» Goal: Look below for the line containing "part = cad_parts[node]"; from there through the line containing "part.data.materials.append(material)", both lines included, please set down each line exactly and nothing else.

* START Supplied material *

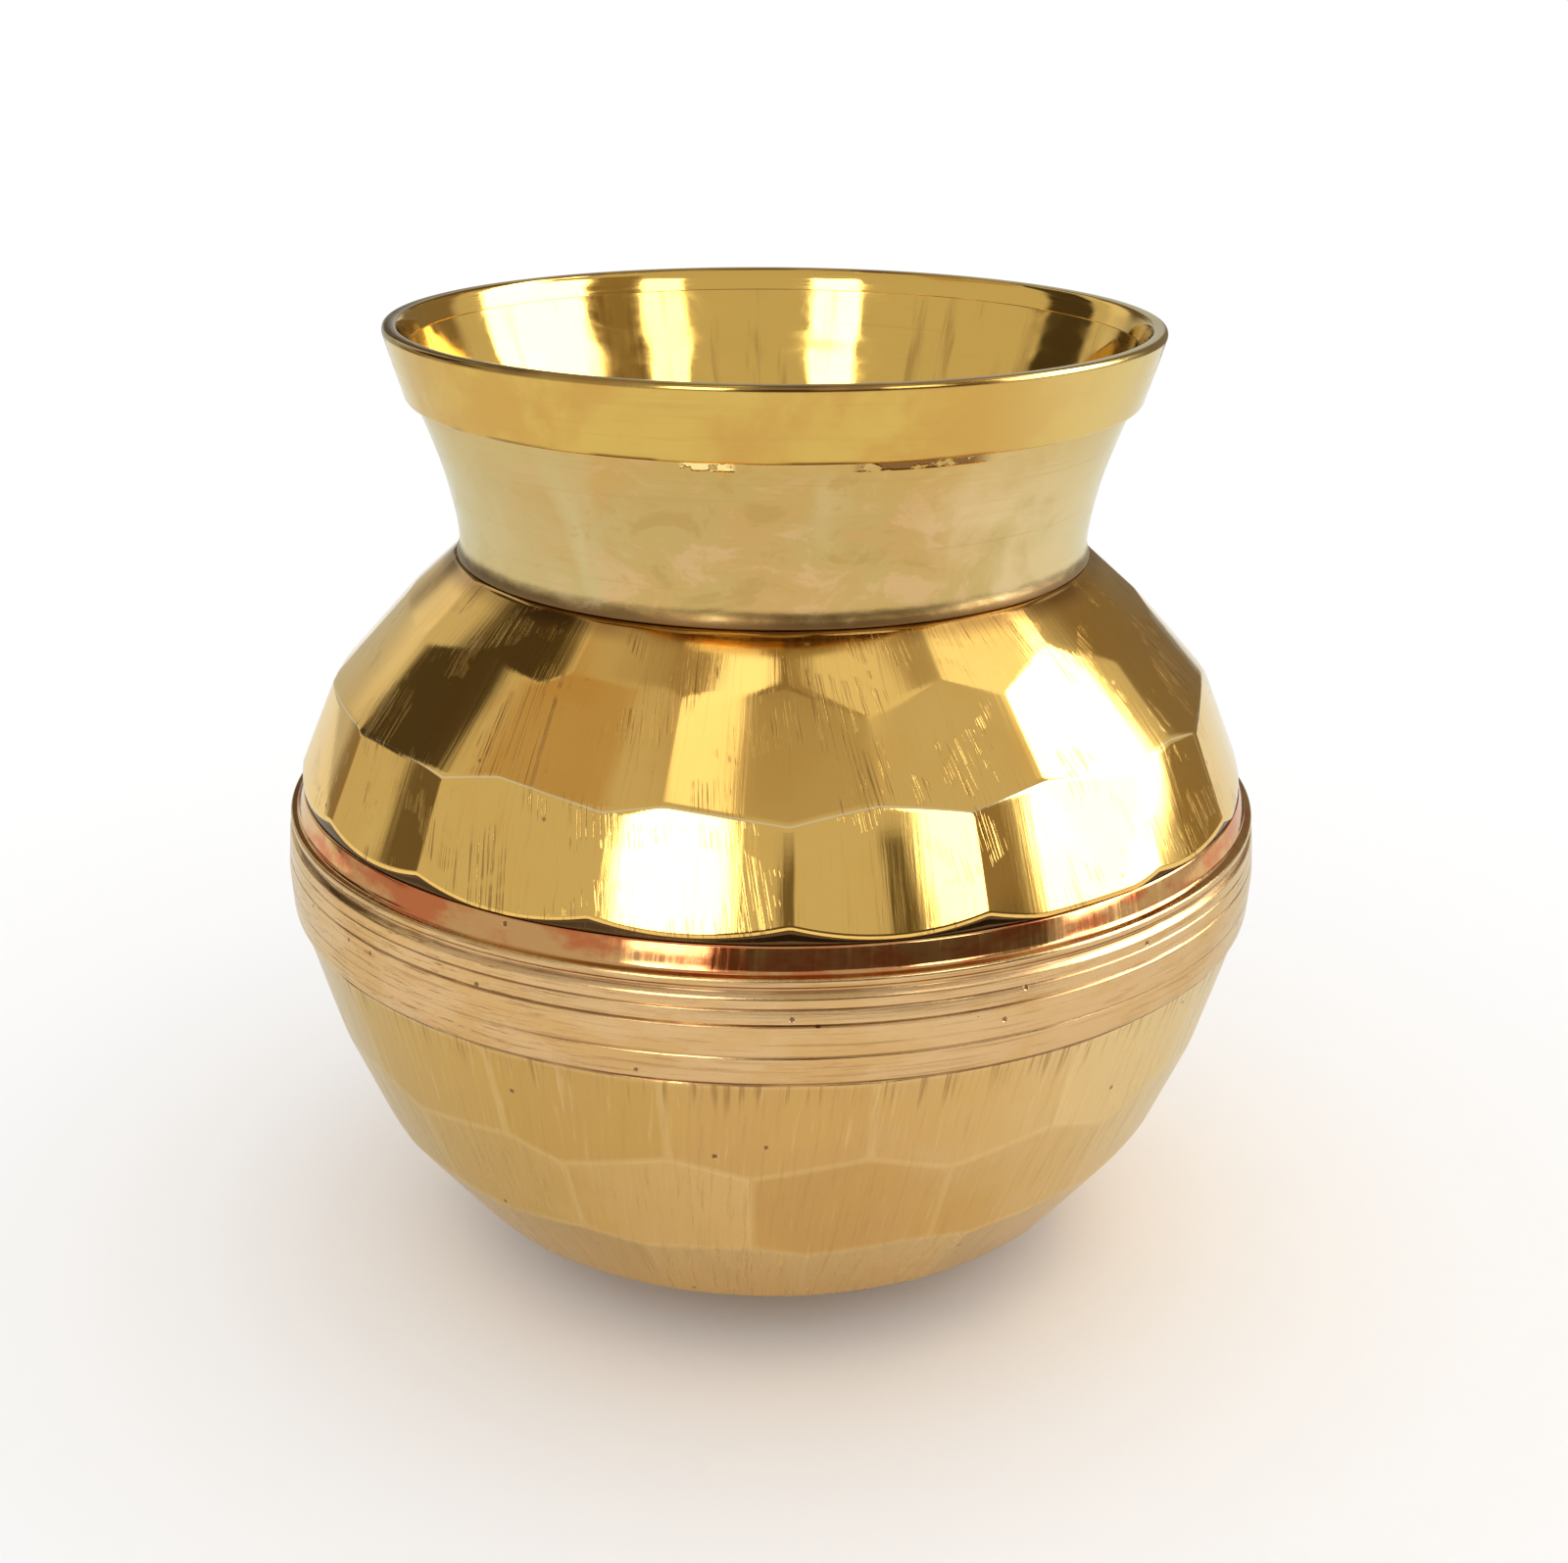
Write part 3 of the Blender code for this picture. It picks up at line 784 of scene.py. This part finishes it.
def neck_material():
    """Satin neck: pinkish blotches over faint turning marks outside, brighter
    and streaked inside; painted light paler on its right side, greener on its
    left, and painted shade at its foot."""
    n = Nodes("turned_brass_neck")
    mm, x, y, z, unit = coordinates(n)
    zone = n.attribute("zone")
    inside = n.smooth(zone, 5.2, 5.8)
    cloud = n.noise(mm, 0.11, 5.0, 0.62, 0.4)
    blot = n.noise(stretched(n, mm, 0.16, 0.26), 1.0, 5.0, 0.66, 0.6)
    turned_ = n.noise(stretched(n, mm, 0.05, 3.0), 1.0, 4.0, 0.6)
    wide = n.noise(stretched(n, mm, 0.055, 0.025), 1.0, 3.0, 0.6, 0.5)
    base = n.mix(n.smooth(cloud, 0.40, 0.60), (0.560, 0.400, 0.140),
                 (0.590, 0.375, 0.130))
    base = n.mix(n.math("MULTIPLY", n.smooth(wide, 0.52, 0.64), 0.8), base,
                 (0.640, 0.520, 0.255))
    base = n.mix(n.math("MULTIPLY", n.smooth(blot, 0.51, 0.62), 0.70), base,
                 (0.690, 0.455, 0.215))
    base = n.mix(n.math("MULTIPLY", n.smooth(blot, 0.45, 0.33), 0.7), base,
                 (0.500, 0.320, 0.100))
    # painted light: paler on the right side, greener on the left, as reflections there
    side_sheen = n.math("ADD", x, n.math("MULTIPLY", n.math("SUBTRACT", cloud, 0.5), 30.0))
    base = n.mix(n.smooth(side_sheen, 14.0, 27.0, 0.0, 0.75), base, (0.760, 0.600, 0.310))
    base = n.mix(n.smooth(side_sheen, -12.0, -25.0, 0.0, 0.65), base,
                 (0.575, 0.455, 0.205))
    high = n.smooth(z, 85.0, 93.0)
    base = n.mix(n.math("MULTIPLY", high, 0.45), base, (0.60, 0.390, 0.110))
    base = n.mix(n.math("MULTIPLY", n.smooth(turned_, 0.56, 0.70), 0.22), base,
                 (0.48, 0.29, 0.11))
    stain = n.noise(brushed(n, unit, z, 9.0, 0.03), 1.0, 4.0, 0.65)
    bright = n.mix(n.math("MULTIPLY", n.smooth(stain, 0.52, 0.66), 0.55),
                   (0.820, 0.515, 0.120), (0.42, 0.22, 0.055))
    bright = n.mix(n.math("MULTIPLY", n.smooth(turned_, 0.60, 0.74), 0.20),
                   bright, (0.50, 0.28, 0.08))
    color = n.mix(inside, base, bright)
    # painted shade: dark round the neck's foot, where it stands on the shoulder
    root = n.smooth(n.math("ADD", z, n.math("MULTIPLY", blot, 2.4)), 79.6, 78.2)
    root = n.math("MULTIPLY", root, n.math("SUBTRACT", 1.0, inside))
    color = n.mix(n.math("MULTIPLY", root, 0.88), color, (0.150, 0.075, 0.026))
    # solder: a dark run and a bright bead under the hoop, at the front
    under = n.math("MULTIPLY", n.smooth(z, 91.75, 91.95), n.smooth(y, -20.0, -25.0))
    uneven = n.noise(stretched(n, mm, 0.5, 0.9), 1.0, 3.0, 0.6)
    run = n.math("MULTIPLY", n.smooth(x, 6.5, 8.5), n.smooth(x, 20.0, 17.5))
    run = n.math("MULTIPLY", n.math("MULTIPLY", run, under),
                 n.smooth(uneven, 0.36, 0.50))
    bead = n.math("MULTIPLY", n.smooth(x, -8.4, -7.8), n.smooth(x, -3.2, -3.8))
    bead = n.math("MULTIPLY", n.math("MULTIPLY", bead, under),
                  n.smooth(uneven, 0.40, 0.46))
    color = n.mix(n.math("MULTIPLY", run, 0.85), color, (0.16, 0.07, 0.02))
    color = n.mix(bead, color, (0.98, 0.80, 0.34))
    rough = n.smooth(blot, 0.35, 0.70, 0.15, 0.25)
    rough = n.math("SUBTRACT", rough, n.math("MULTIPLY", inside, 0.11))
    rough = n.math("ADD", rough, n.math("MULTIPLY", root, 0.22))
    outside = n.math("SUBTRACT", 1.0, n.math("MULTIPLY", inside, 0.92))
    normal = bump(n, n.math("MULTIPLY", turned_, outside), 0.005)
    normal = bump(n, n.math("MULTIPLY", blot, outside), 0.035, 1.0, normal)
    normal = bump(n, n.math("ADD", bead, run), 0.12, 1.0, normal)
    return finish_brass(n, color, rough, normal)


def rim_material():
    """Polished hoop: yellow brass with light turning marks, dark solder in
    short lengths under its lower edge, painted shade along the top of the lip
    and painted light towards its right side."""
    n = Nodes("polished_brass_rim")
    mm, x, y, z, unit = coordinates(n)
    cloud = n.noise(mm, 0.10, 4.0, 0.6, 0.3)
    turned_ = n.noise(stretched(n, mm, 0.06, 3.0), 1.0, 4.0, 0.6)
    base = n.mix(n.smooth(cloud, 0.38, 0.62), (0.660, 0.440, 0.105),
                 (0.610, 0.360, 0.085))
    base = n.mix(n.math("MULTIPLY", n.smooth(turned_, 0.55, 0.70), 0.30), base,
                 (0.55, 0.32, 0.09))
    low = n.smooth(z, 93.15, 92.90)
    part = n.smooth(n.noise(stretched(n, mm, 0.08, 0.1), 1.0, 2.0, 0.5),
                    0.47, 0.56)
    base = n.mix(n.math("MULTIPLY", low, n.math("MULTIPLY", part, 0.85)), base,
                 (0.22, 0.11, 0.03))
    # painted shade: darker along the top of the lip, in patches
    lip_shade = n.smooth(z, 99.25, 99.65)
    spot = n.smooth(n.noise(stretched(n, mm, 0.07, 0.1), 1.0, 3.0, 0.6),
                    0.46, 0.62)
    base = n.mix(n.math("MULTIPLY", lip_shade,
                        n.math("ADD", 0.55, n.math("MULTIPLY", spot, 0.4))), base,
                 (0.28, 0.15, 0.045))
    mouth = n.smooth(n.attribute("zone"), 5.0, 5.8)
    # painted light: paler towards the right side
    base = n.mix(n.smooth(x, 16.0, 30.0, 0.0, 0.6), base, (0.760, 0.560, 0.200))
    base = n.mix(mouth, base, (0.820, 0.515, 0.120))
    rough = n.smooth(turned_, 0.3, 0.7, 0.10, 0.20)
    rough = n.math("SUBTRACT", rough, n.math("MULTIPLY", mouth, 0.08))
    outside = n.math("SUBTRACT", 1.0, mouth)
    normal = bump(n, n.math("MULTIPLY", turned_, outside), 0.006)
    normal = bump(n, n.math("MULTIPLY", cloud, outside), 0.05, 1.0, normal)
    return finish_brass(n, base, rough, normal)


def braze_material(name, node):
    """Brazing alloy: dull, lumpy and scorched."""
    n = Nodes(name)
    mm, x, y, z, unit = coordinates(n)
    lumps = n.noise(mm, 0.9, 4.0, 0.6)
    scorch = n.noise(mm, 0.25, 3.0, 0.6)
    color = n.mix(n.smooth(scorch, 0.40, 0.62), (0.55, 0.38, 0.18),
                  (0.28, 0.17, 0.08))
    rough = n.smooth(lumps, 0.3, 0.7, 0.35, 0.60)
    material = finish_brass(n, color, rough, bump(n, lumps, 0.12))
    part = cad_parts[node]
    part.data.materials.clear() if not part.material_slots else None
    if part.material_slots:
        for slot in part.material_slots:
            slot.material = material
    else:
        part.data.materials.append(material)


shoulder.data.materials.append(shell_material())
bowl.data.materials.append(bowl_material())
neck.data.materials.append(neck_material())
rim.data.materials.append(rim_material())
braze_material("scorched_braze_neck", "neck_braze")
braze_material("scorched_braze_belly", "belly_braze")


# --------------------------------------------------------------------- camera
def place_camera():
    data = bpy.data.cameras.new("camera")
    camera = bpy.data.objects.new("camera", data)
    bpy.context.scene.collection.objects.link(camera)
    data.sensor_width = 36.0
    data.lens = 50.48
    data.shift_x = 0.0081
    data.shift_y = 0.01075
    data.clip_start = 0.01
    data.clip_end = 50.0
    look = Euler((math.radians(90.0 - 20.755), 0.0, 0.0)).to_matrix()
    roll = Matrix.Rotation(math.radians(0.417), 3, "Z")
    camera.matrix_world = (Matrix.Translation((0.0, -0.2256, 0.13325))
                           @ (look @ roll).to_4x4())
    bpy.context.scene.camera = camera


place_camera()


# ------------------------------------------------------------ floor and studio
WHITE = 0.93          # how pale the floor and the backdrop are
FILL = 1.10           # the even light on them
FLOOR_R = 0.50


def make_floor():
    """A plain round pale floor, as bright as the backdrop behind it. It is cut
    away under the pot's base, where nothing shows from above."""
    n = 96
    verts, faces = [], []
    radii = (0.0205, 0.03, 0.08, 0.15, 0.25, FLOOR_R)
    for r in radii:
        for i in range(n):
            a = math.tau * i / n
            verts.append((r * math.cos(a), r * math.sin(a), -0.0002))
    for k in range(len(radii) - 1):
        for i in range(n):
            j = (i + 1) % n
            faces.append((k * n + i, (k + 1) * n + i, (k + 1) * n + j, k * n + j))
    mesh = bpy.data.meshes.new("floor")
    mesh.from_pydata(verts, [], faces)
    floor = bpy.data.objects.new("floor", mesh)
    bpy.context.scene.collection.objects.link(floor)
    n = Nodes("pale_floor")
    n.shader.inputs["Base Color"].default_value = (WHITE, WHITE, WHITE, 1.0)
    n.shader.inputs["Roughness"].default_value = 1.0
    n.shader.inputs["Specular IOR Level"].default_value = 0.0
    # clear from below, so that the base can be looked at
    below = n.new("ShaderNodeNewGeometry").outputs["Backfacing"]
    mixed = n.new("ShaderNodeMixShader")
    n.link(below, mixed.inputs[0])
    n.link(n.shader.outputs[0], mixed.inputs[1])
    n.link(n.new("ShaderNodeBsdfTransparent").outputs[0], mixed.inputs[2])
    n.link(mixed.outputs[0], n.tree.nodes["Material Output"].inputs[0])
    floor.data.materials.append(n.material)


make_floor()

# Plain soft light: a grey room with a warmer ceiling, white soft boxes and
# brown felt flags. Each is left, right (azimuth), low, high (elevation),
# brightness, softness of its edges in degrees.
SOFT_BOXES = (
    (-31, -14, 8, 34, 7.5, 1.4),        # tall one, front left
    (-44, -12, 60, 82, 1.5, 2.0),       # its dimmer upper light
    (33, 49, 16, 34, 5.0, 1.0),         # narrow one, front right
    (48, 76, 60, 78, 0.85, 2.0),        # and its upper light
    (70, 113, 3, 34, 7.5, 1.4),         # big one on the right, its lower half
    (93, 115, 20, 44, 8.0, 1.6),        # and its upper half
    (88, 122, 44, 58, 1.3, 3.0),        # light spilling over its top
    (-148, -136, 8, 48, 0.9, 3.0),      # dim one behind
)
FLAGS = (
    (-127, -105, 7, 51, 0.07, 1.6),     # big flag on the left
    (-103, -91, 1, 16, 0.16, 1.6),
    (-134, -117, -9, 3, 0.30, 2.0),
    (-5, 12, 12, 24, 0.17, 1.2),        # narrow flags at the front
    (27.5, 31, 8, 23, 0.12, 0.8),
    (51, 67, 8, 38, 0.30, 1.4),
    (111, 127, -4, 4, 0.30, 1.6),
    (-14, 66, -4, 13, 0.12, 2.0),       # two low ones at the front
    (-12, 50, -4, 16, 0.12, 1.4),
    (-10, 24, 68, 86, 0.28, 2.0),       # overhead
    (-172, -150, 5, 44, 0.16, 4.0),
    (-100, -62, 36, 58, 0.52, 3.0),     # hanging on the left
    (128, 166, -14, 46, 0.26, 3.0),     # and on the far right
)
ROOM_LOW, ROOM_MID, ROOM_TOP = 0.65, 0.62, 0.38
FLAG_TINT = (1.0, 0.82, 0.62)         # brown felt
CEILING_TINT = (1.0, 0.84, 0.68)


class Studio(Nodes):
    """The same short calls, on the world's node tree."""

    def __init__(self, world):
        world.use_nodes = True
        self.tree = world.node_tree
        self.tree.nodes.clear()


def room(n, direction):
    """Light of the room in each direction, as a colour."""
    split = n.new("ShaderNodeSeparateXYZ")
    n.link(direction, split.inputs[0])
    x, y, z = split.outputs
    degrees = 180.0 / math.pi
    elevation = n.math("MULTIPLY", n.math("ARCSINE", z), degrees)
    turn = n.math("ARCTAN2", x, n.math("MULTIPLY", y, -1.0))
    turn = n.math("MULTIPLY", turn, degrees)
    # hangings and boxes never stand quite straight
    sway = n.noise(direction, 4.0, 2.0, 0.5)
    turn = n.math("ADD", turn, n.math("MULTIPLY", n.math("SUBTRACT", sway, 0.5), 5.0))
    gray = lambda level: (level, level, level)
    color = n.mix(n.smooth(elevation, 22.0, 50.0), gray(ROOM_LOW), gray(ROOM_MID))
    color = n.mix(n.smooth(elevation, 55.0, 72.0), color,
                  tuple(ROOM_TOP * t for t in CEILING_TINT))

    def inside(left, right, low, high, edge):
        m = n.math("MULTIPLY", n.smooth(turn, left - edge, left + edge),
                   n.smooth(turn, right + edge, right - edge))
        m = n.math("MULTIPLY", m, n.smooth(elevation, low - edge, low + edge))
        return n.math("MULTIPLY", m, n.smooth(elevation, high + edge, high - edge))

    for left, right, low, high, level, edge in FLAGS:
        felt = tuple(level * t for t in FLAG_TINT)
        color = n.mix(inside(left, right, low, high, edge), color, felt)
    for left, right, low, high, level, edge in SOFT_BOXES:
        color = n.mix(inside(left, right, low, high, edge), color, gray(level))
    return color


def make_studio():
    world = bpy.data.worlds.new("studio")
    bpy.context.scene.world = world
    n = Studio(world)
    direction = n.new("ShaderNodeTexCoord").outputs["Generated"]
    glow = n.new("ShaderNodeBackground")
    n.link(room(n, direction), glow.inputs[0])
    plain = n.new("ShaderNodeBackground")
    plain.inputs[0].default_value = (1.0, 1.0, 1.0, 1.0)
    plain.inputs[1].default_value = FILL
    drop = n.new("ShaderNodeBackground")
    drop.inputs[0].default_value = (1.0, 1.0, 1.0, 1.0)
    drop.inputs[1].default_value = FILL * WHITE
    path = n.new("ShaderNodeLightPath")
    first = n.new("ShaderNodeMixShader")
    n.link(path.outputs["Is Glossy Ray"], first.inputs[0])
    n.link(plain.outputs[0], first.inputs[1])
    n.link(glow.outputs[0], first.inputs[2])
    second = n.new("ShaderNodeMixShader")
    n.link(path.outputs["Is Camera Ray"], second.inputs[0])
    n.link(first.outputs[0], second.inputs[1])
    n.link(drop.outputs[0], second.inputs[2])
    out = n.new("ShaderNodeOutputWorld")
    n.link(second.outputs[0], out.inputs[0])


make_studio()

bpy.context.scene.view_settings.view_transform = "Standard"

* END Supplied material *

» The solution:
    part = cad_parts[node]
    part.data.materials.clear() if not part.material_slots else None
    if part.material_slots:
        for slot in part.material_slots:
            slot.material = material
    else:
        part.data.materials.append(material)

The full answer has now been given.